If I forget thee, O Jerusalem,

let my right hand forget her cunning.

If I do not remember thee,

let my tongue cleave to the roof of my mouth;

if I prefer not Jerusalem above my chief joy.

Psalms 137

Human experience is a public ownership. It is not owned by a person or a group. So I find no harm quoting the Psalms referring the hebrews of the Babylonian exodus, because we too feel an exodus being barred from a city we identify with so much. We might not have gone as far away as Babylon, from our roof tops, we can still see Jerusalem, yet we are not able to reach it.
It seems, though, that not all the men or walls of this earth can stop us from getting there. people did wonders to get to Jerusalem on yesterday evening for "Leilat Al-Qadr", supposed to be one of the holiest nights in Islamic tradition.
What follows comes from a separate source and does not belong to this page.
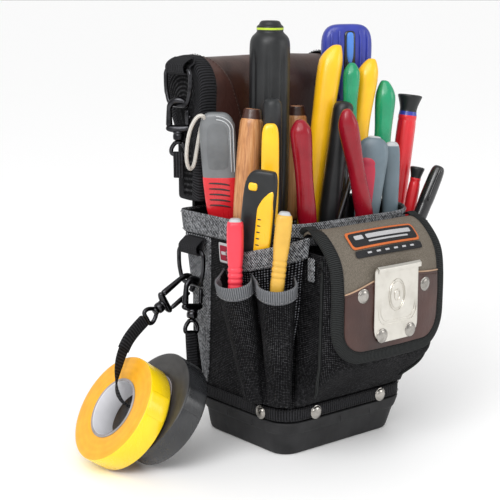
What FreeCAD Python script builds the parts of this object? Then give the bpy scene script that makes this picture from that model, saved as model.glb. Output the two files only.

They are likely to be just as keen to make the trip tomorrow, being the last Friday of their holy month.
Of course, these people are not queing for their love of climbing. For Israel has barred Palestinians aged less than 45 from entering Jerusalem for prayers.
You can tell that the security argument for the wall has faltered, for if it was so easily climbed by so many people then it has proved that its primary goal is to set up a unilateral border.
It is also very important to note that none of these guys climbing the wall, went on, after his prayer to blow himself up with some Israelis. This wall is not for security, it is for apartheid.